Net cash used in operating activities was $8.8 million during the nine months
ended September 30, 2020. Cash was consumed from continuing operations by the
loss of $16.6 million, less non-cash items of $14.4 million, consisting of the
impairment of our investment in Coinsquare totaling $9.4 million, stock-based
compensation totaling $2.8 million, impairment to our cryptocurrencies of $1.0
million, depreciation and amortization totaling $2.8 million, and amortization
of our right of use assets of $0.4 million, offset by, $1.4 million for the
reversal of our accrual for the registration rights penalty and $0.5 million
related to the gain from the exchange of cryptocurrencies, net of other
immaterial items. Cryptocurrencies increased by $6.6 million and prepaid
expenses and other current assets decreased $0.5 million, offset by, a decrease
in our lease liability of $0.4 million and a decrease in accounts payable and
accrued expenses of $0.2 million.

Investing Activities:





Net cash used in investing activities during the nine months ended September 30,
2021 was $221.0 million, primarily consisting of deposits on equipment of $103.2
million, our acquisition of Whinstone of $40.9 million, net and purchases of
property and equipment of $78.9 million, offset by proceeds of $1.8 million
received for our Mogo investment.



Net cash used in investing activities during the nine months ended September 30,
2020 was $16.5 million, consisting of deposits on equipment of $11.4 million,
purchases of property and equipment of $6.3 million, offset by proceeds received
from the sale of cryptocurrencies of $1.0 million and proceeds received from the
sale of property and equipment of $0.1 million.

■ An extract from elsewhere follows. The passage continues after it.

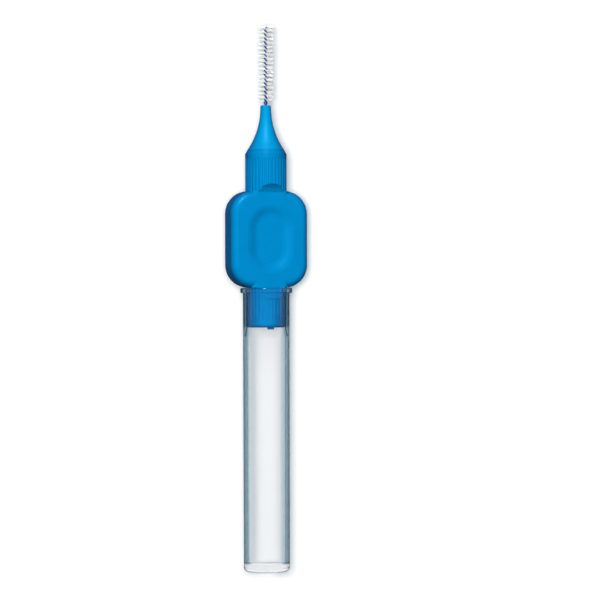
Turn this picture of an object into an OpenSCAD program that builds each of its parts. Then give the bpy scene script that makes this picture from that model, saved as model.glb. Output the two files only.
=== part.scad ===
// Interdental brush: a short thumb handle, a soft neck, a twisted wire with
// nylon filaments, and the clear cap, stored on the plug behind the handle.
// Millimetres. The brush lies on Z = 0 with its tip towards +Y.
// The modules are drawn standing up: z along the brush, tip at the top,
// x across the thumb pad, the front face of the pad towards -y.

/* [Thumb pad] */
// Width of the thumb pad
pad_w = 12.1; // [11.6:0.1:13.4]
// Length of the thumb pad along the brush
pad_len = 14.4; // [13:0.1:18]
// Thickness of the thumb pad
pad_t = 4.4; // [4.2:0.1:5]
// Corner radius of the pad seen from its face
pad_corner_r = 3.4; // [2.6:0.1:3.8]
// Rounding between the faces and the side walls of the pad
pad_edge_r = 1.05; // [0.8:0.05:1.5]
// Width of the thumb dish in each face
dish_w = 7.8; // [6.6:0.1:8]
// Length of the thumb dish
dish_len = 10.8; // [9:0.1:11.4]
// Depth of the thumb dish
dish_depth = 0.45; // [0.3:0.05:0.55]
// Width of the sloping wall around the dish
dish_wall_w = 2.2; // [1.8:0.1:2.6]

/* [Collar and plug] */
// Radius of the collar and of the rear plug, over the crests of the flutes
barrel_r = 3.1; // [2.9:0.05:3.3]
// Length of the collar from the pad to the foot of the neck
collar_len = 6.3; // [5.6:0.1:8]
// Height of the bevel at the top of the collar
bevel_len = 0.7; // [0.4:0.05:1]
// Length of the smooth band under the bevel
band_len = 0.7; // [0.5:0.05:1]
// Length of the rear plug
plug_len = 6; // [5:0.1:6.5]
// Smooth length at the end of the rear plug
plug_band_len = 1.15; // [0.8:0.05:1.5]
// Rounding of the end of the rear plug
plug_end_r = 0.45; // [0.3:0.05:0.6]
// Number of flutes around the collar and the plug
flute_count = 34; // [24:2:40]
// Radius of the rounded groove of a flute
flute_r = 0.25; // [0.2:0.01:0.3]
// Depth of a flute
flute_depth = 0.08; // [0.06:0.01:0.1]
// Width of the scoop where the collar runs out into the face of the pad
scoop_w = 3.1; // [2.6:0.1:3.4]
// Height of that scoop on the collar
scoop_len = 1.1; // [1:0.1:1.8]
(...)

                                      47



Financing Activities:



Net cash provided by financing activities was $116.5 million during the nine
months ended September 30, 2021, which consisted of net proceeds from the
issuance of our common stock in connection with our ATM Offerings of $117.5
million and proceeds received from the exercise of common stock warrants of $0.8
million, offset by the repurchase of common stock to pay employee withholding
taxes of $1.8 million.


Net cash provided by financing activities was $48.0 million during the nine months ended September 30, 2020, which consisted of net proceeds from the issuance of our common stock in connection with our At-The-Market Sales Agreement, dated effective as of May 24, 2019, as amended, ("2019 ATM Offering") of $48.0 million and proceeds received from the exercise of common stock warrants of $0.4 million, offset by the repurchase of common stock to pay director and employee withholding taxes of $0.4 million.

Critical Accounting Policies and Significant Judgments and Estimates:


Our critical accounting policies and significant estimates are detailed in our
2020 Annual Report. Our critical accounting policies and significant estimates
have not changed from those previously disclosed in our 2020 Annual Report,
except for those accounting subjects mentioned in the section of the notes to
the unaudited condensed interim consolidated financial statements titled
"Recently Issued and Adopted Accounting Pronouncements."



Recently Issued and Adopted Accounting Pronouncements:

The Company has evaluated all recently issued accounting pronouncements and believes such pronouncements do not have a material effect on the Company's financial statements. See Note 3 of the unaudited condensed interim consolidated financial statements at September 30, 2021.